Mindful leaders are the leaders of this generation of companies and workers. They are guided by the 5 C’s: curiosity, clarity, creativity, compassion, and community. Curiosity is the mother force of the rest because without it, leaders stop seeking and become complacent and content with known ways of working. Curious leaders say and can hear from others, “I wonder if…,” followed by a proposal to do things a different way with hopes for an enhanced result or a new result from something that has never been tried before.
Increasingly people aren’t inspired by the bottom line, they’re inspired by passion. It follows then, that staff aren’t inspired by how much money the company makes, but by a leader’s passionate belief in the company’s mission and ability to make an impact. Activating reflection assists in finding great clarity – of mission, of purpose, and of the how to’s (how to enhance product sales, how to engage more customers, etc.).
Like an artist, the creative leader cultivates the skill to look at things from different perspectives, to spot the opportunity behind a challenge, and to initiate finding solutions to problems as quickly and directly as possible.
Finally, the mindful leader is fiercely compassionate. The word compassion often brings up a visceral reaction that connotes “too soft” or compromising. The mindful leader knows that to be unyielding in their compassion is the strongest stance one could take as a leader. This stance demands that the leader take responsibility for the team and for their impact on the team. They take nothing personally. They lead by example and the example includes active listening, thoughtful responses, direct and authentic conversation, transparent action, and valuing people, which is not mutually exclusive with the valuation of your company.
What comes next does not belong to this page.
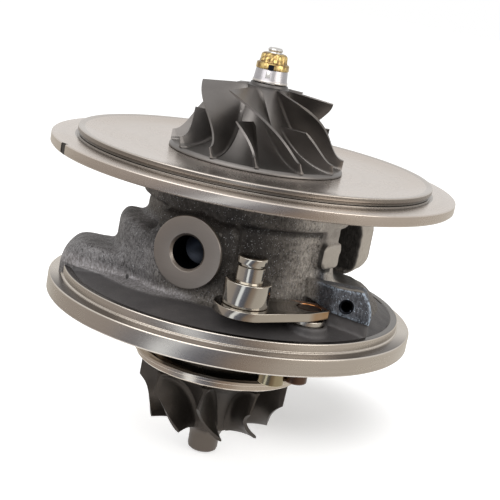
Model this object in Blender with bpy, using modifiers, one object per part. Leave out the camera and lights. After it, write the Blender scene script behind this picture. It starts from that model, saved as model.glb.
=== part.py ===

Tips on implementing mindful leadership & creating a mindful, leaderful community:
*Create time and space for open, direct conversation with your team
*Make self-reflection a daily practice, through writing in a journal for example, or shared out on a whiteboard
*Continue your own education by reading and attending executive trainings; better yet, cultivate more leadership in your company by opening the executive training to all (what would your business be like if everyone worked as if they owned the company)
*Take a communal break to breathe together (for example, have as many staff as possible download the same meditation app that chimes at noon every day; even if people don’t stop to eat together in the same space, they can take a quick meditation/breathing break, collectively though apart, and this has resonance)
*Place a problem-solving board in a common space where departments can post their top challenge of the week and other departments can contribute ideas on-the-go…people with different skill sets have a different perspective and may see something the team missed
This list isn’t exhaustive but it’s a start. Breathe and dive in.